[Stored entries]
..............................
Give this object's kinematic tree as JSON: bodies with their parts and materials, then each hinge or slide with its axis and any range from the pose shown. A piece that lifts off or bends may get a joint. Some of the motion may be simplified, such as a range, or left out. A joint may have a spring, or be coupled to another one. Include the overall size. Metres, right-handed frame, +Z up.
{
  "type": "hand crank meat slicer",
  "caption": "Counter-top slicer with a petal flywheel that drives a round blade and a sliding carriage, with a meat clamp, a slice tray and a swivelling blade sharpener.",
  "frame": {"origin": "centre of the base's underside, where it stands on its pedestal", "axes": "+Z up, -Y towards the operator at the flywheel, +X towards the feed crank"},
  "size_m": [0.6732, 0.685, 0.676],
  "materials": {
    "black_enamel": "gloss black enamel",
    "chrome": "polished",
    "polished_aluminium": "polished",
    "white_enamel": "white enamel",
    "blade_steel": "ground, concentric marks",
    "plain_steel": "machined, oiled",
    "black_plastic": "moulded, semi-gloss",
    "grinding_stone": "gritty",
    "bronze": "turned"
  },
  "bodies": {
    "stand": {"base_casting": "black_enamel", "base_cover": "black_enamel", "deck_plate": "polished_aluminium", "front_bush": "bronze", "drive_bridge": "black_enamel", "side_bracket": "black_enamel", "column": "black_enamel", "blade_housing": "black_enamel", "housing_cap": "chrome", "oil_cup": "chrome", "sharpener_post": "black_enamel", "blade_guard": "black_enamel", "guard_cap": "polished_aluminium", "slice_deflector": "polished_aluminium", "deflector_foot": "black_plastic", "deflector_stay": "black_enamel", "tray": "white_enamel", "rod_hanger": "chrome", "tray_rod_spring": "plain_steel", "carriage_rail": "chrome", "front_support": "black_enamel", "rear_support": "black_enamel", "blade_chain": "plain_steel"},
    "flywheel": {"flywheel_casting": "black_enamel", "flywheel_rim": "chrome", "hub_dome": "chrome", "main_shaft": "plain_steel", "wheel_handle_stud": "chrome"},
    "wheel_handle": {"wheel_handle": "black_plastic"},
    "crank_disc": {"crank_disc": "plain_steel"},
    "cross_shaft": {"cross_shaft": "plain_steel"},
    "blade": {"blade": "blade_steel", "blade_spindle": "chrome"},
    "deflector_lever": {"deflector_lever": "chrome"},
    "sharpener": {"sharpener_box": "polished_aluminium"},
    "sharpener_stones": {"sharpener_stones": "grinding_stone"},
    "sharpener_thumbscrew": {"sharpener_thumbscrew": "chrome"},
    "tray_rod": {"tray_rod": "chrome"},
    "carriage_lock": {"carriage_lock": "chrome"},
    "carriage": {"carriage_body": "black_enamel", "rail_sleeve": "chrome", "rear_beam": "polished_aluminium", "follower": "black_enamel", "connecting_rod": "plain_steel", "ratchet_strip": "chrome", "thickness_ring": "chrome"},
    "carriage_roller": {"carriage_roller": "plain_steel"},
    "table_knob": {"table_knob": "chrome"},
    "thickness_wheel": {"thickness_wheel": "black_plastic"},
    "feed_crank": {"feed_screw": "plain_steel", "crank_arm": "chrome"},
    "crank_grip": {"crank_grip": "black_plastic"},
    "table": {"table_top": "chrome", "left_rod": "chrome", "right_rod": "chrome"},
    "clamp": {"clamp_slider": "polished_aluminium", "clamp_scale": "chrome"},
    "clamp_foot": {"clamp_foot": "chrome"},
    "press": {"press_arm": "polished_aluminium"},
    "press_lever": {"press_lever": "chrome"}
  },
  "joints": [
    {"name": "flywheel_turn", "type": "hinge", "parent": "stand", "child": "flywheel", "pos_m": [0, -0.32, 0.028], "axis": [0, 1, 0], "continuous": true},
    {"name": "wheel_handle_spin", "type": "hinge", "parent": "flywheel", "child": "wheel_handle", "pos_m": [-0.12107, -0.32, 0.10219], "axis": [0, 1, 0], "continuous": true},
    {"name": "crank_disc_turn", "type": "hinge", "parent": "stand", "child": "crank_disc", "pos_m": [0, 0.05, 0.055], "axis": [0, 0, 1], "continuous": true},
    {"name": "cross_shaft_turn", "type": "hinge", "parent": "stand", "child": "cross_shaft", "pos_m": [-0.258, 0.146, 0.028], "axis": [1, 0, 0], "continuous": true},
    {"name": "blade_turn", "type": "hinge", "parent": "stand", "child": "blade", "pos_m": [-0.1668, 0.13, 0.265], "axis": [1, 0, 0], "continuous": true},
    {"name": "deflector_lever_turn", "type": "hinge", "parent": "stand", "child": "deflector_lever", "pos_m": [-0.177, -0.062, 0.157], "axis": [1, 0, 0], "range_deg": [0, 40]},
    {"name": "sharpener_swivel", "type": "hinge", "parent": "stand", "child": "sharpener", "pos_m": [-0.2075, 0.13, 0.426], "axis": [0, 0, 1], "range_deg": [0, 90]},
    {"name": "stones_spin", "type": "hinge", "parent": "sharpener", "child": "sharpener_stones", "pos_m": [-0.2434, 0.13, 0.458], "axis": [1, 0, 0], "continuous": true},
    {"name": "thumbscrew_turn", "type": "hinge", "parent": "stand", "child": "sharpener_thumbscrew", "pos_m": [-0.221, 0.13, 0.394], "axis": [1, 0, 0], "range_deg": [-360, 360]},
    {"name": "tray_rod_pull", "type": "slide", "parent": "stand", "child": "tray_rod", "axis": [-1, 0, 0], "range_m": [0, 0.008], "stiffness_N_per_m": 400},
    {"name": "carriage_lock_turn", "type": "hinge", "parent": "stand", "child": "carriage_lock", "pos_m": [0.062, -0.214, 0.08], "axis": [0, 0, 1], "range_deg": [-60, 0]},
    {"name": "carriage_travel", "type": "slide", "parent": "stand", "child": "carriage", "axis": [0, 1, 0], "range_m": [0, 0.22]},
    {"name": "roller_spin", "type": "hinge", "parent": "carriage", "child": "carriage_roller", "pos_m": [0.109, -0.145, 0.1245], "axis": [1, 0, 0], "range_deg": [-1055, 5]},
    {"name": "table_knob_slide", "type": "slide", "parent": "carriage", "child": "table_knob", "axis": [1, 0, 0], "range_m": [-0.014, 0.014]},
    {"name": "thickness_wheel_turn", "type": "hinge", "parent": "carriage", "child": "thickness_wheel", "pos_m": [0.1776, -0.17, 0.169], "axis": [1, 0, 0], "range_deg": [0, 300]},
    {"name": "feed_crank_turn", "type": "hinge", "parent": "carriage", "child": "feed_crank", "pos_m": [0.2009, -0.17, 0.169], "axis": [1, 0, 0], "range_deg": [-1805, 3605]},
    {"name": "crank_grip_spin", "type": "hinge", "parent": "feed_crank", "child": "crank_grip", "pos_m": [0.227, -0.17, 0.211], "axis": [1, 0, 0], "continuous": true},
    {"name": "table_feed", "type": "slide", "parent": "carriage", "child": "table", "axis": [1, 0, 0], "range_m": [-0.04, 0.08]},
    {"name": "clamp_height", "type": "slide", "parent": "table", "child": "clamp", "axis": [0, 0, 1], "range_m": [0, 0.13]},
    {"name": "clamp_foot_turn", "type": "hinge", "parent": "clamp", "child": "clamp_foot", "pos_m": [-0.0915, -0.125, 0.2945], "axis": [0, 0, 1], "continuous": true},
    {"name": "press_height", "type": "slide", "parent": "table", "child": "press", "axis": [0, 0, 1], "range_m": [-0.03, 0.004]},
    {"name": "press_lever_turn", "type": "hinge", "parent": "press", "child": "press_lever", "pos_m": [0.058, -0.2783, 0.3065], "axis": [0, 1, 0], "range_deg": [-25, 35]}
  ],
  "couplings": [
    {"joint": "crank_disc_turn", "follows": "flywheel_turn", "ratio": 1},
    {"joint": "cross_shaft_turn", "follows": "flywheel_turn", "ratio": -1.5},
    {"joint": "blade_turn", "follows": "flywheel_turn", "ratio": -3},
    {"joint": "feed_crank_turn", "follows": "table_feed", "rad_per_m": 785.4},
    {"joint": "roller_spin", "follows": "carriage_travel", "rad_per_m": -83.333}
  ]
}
..............................
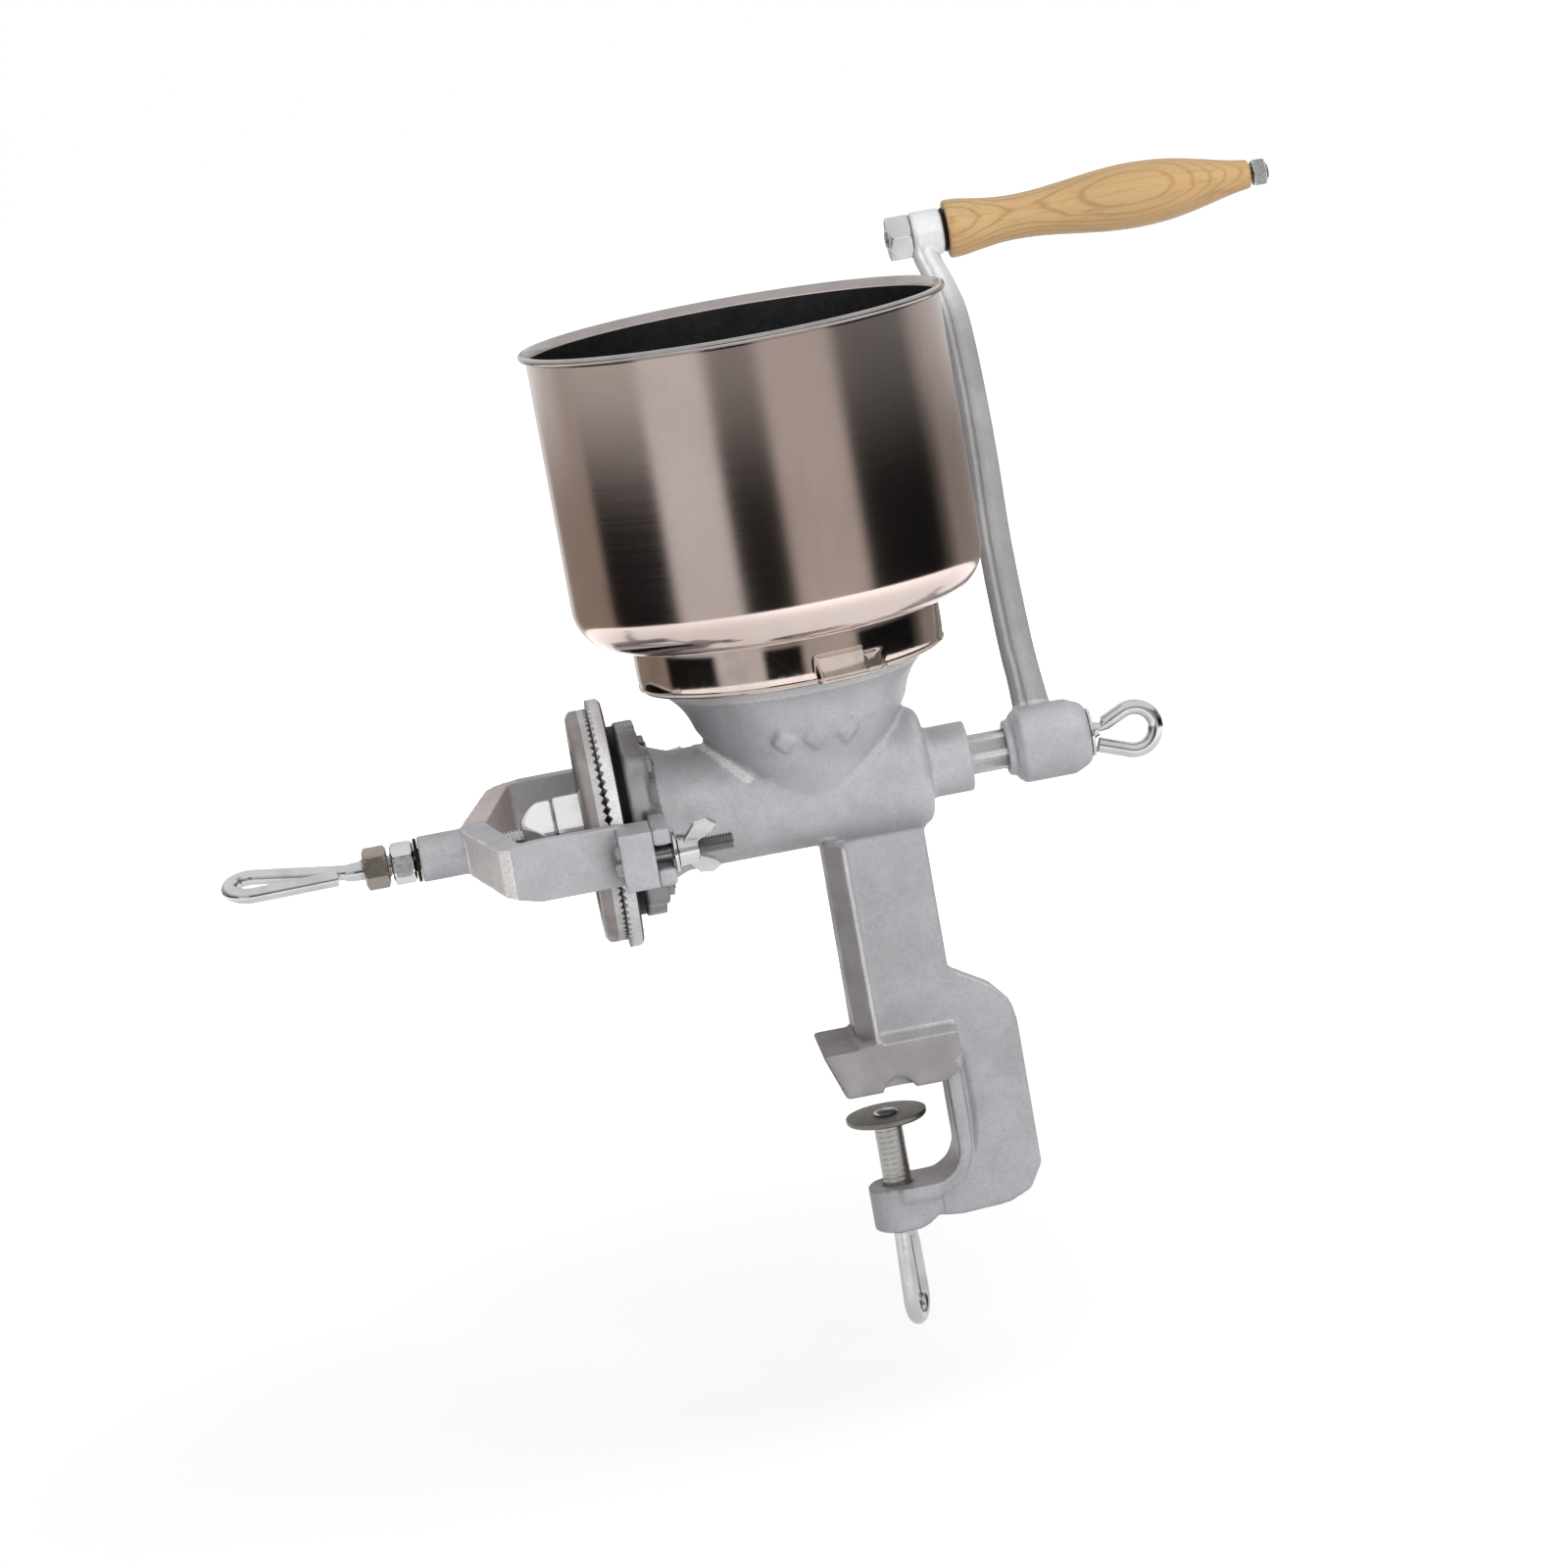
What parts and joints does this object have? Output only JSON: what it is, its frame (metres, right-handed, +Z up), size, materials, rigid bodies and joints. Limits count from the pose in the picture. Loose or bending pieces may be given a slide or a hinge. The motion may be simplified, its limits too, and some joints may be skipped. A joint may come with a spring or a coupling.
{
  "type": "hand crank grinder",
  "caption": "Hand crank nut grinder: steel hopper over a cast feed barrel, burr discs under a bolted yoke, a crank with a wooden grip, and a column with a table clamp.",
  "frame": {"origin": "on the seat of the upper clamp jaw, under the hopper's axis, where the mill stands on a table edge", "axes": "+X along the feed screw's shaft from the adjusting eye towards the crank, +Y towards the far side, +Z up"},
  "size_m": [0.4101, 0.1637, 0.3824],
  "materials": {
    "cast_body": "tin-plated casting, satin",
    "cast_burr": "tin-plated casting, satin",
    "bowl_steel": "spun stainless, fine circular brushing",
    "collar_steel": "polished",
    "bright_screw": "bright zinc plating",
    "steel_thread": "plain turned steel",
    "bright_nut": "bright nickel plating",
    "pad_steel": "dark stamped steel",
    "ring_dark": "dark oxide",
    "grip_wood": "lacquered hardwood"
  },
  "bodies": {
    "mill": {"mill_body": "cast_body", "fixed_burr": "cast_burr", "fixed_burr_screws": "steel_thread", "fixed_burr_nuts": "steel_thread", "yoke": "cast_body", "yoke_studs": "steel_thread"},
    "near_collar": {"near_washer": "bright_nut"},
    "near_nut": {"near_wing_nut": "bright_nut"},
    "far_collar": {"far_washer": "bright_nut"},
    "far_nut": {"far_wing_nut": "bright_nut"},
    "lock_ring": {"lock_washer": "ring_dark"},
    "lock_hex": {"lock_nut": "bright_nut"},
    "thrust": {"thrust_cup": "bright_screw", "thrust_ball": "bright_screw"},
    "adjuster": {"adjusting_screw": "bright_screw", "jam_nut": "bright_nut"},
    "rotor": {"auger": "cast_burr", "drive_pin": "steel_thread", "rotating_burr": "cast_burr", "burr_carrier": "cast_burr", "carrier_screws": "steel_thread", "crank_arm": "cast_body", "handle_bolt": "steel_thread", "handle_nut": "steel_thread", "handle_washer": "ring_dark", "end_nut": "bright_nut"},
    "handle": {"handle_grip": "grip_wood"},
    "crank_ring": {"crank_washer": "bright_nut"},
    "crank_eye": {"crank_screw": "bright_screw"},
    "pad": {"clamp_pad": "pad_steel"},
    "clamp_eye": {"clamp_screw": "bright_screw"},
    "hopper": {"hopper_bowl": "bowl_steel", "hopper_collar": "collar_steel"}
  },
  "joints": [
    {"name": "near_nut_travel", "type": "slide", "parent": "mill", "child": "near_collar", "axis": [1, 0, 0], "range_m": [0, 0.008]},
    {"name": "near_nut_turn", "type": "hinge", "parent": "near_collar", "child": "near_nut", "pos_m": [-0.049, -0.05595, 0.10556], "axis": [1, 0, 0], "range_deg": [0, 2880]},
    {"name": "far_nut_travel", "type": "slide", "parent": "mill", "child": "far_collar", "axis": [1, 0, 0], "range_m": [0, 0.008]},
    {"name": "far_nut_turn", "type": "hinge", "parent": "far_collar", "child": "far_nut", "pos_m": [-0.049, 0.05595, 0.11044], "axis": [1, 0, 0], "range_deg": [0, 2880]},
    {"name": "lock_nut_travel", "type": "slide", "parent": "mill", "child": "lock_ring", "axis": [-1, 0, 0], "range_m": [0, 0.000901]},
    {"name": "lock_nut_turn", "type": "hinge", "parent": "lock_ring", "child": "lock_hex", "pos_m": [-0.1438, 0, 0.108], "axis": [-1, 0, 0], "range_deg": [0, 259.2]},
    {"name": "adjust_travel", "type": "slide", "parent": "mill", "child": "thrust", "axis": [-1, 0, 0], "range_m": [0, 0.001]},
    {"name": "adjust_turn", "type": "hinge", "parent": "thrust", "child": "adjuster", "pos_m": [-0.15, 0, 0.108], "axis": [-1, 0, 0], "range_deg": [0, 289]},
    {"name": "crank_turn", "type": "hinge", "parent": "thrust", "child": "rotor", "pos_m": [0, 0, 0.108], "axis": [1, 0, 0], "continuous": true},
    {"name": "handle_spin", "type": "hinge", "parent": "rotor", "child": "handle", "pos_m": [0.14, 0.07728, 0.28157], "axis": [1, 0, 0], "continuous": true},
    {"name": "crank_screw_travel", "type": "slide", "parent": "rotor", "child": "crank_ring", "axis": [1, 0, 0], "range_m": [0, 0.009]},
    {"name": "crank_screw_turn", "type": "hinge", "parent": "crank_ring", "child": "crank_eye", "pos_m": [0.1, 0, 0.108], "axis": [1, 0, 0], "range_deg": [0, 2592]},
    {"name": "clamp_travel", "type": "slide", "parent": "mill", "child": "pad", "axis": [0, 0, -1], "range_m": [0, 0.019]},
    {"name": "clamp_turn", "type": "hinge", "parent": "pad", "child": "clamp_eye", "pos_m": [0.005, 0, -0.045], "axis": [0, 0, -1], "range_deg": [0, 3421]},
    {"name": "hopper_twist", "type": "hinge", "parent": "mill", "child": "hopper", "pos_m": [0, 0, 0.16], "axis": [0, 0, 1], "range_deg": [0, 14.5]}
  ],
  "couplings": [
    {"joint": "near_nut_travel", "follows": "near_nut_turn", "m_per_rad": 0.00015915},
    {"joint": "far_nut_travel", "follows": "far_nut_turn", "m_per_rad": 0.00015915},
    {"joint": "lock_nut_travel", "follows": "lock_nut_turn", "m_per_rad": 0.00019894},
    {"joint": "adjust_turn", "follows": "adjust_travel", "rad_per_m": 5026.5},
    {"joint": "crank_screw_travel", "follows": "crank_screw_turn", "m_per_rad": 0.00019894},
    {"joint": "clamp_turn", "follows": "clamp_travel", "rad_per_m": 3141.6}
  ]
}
..............................
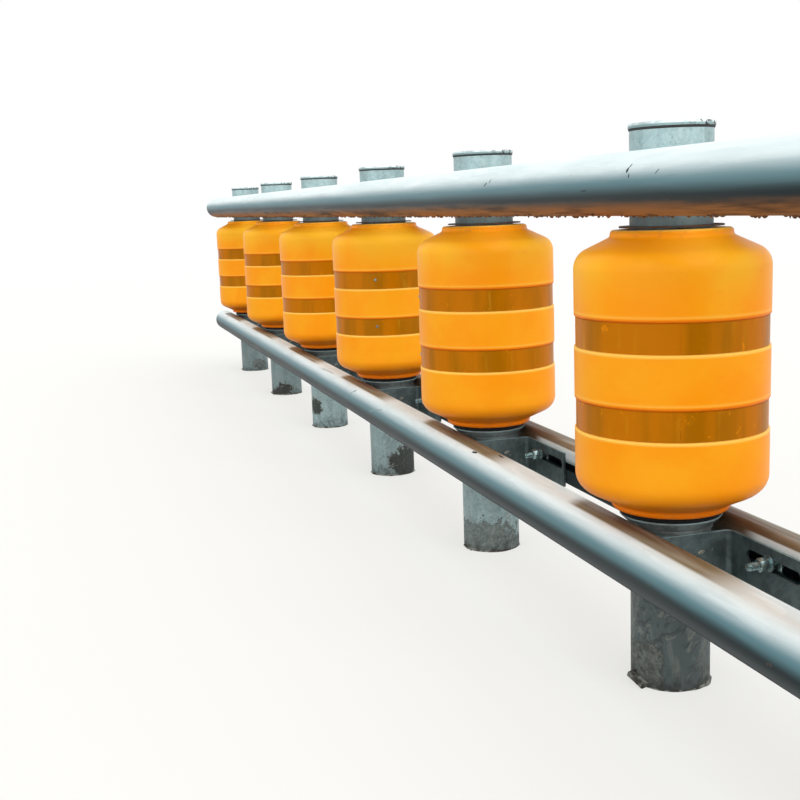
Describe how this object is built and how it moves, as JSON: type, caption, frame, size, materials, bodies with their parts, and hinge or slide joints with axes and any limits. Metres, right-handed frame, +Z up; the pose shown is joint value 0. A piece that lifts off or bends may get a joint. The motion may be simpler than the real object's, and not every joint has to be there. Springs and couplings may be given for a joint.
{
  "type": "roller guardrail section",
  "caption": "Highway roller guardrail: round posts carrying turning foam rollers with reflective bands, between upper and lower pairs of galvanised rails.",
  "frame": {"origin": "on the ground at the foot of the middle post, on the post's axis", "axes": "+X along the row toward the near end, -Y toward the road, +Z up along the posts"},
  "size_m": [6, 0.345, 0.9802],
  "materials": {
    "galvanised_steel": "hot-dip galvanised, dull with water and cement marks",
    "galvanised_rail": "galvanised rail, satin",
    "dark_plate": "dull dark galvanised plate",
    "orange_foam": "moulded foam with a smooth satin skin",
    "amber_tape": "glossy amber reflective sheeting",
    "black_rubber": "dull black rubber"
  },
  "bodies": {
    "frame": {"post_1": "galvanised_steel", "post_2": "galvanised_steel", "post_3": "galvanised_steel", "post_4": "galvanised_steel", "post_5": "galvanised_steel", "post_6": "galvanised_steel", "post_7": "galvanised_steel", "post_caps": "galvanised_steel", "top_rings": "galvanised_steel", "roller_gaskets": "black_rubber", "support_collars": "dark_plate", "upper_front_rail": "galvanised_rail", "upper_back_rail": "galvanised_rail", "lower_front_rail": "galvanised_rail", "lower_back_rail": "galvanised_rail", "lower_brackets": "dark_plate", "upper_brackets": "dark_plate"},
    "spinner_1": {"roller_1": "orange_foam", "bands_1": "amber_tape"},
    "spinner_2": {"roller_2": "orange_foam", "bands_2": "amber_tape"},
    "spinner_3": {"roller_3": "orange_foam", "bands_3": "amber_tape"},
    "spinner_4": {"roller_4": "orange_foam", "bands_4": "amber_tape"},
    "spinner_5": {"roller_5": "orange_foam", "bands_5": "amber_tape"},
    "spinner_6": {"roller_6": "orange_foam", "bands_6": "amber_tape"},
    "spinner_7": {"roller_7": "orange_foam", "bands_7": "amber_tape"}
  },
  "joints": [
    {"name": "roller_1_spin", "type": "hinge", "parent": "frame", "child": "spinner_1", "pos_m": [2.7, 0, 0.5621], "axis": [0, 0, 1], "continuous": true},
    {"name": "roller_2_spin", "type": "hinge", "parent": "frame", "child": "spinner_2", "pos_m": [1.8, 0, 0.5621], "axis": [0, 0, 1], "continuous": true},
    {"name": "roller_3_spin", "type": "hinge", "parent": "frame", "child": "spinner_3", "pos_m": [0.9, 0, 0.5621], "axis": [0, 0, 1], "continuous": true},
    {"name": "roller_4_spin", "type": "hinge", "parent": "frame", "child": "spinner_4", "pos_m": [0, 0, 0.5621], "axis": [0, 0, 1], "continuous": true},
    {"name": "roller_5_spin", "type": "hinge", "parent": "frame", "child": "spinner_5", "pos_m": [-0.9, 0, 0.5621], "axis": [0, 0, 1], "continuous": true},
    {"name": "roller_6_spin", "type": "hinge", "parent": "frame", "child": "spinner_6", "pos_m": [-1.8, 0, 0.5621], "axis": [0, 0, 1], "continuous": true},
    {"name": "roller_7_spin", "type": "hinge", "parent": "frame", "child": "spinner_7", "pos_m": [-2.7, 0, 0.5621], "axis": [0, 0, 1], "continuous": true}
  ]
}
..............................
Task requirements —
Read the data above and pull out each line that holds the string "bends".

Full answer —
Give this object's kinematic tree as JSON: bodies with their parts and materials, then each hinge or slide with its axis and any range from the pose shown. A piece that lifts off or bends may get a joint. Some of the motion may be simplified, such as a range, or left out. A joint may have a spring, or be coupled to another one. Include the overall size. Metres, right-handed frame, +Z up.
Describe how this object is built and how it moves, as JSON: type, caption, frame, size, materials, bodies with their parts, and hinge or slide joints with axes and any limits. Metres, right-handed frame, +Z up; the pose shown is joint value 0. A piece that lifts off or bends may get a joint. The motion may be simpler than the real object's, and not every joint has to be there. Springs and couplings may be given for a joint.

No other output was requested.